_Exercise description_
Count how many lines have the word "parts" in them. Reply with that number by itself.

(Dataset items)

-- -- --

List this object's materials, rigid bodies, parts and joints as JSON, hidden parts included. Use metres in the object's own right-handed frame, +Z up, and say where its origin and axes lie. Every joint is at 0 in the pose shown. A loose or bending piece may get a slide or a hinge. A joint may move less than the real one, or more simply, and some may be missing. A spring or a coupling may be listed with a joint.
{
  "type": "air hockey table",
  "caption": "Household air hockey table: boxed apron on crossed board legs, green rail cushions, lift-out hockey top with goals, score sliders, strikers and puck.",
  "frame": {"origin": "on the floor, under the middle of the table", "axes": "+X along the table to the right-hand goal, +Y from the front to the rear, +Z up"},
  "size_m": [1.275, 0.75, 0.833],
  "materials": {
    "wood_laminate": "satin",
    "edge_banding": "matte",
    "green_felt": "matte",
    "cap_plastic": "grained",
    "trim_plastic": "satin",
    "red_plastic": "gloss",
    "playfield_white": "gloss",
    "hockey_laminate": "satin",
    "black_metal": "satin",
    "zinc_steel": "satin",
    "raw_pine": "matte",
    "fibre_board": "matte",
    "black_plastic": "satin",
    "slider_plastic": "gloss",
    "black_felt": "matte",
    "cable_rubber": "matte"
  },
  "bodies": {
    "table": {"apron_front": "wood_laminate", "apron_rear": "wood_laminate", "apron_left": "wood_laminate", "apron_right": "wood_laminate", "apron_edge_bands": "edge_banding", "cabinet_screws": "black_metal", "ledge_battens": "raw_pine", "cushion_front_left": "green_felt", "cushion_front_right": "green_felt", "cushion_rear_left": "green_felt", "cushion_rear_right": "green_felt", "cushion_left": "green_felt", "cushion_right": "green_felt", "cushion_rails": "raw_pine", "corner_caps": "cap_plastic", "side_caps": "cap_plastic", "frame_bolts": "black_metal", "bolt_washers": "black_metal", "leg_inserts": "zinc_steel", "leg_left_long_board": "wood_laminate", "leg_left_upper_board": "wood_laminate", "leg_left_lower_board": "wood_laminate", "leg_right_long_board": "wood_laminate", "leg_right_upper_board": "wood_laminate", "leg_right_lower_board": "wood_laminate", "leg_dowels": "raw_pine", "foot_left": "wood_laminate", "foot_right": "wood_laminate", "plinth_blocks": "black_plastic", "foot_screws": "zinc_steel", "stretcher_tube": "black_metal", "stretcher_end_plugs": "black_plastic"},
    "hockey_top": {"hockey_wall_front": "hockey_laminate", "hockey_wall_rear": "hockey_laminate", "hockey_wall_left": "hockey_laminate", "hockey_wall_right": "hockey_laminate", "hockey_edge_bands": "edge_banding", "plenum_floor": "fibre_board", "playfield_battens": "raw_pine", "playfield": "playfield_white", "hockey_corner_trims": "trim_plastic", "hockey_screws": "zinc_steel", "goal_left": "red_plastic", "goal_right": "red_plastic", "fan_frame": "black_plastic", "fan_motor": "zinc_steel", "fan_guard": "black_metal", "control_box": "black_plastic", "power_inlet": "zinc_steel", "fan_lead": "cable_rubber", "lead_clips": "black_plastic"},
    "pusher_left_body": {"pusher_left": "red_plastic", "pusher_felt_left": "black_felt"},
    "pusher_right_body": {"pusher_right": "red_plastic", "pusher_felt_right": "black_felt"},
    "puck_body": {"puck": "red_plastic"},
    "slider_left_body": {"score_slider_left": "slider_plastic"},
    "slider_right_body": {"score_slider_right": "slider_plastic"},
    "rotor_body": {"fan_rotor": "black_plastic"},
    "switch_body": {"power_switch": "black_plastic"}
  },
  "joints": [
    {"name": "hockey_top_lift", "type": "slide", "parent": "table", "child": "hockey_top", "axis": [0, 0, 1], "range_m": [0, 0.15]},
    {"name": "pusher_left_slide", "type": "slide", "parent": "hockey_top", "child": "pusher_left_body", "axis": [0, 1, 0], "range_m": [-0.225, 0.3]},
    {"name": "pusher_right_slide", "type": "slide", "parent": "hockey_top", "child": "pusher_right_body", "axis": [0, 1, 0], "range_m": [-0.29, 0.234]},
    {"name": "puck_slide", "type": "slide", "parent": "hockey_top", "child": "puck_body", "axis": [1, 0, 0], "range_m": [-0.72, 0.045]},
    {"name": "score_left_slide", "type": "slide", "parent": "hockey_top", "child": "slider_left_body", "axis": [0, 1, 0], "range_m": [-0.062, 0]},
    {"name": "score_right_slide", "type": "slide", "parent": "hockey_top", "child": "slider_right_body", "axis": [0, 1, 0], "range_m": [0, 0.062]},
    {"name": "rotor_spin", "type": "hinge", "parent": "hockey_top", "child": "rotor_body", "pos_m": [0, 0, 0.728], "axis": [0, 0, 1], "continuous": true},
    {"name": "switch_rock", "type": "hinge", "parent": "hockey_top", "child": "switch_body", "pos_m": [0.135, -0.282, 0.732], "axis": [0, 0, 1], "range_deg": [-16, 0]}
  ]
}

-- -- --

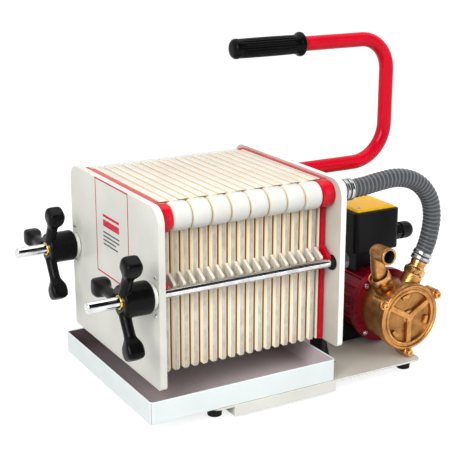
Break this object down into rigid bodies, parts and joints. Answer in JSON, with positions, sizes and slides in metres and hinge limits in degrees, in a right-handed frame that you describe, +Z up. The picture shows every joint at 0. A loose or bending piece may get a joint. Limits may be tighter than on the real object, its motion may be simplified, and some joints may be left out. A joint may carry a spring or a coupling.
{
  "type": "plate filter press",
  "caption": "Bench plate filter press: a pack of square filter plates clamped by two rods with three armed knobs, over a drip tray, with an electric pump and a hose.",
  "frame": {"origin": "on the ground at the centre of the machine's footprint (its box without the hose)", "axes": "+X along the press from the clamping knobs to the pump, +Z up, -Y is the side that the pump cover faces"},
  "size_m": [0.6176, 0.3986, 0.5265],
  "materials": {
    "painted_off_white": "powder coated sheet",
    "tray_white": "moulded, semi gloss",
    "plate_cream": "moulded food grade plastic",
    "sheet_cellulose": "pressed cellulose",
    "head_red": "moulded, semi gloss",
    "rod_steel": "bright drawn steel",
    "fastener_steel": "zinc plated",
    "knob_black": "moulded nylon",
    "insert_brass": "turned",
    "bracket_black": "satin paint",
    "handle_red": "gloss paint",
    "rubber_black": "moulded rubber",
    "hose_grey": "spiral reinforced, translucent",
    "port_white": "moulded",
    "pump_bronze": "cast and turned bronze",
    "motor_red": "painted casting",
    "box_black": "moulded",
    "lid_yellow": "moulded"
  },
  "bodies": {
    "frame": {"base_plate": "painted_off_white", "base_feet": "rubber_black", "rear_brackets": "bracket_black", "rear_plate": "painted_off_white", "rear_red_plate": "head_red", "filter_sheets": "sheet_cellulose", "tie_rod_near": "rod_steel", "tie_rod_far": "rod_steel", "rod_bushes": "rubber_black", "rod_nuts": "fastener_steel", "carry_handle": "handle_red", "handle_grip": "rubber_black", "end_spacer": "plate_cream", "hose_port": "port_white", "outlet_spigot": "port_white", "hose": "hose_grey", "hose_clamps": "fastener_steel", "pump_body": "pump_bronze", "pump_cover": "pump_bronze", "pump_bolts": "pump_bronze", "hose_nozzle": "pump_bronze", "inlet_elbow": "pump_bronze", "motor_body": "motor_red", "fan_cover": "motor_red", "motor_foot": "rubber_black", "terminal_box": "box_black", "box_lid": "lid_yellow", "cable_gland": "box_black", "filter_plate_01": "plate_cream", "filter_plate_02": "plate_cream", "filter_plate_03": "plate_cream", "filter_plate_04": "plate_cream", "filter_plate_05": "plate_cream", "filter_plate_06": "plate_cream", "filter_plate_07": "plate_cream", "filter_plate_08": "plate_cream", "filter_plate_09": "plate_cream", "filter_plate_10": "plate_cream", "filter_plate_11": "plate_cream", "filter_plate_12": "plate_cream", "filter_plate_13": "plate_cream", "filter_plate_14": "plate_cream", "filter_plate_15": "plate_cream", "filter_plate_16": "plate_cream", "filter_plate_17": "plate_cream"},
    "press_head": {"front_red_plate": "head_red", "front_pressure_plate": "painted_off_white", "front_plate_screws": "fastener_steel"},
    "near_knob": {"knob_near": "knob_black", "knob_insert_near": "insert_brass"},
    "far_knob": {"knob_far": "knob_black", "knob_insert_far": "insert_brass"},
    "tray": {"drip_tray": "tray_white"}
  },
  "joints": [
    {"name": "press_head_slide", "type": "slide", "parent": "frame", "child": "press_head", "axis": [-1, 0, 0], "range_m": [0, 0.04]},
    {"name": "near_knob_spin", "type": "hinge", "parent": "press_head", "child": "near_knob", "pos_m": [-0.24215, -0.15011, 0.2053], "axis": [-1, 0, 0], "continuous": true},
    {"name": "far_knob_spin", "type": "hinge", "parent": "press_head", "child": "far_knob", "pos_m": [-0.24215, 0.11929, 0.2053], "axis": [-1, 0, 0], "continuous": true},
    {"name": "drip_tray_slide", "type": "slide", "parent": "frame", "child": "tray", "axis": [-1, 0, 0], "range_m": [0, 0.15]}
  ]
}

-- -- --

_Written solution_
2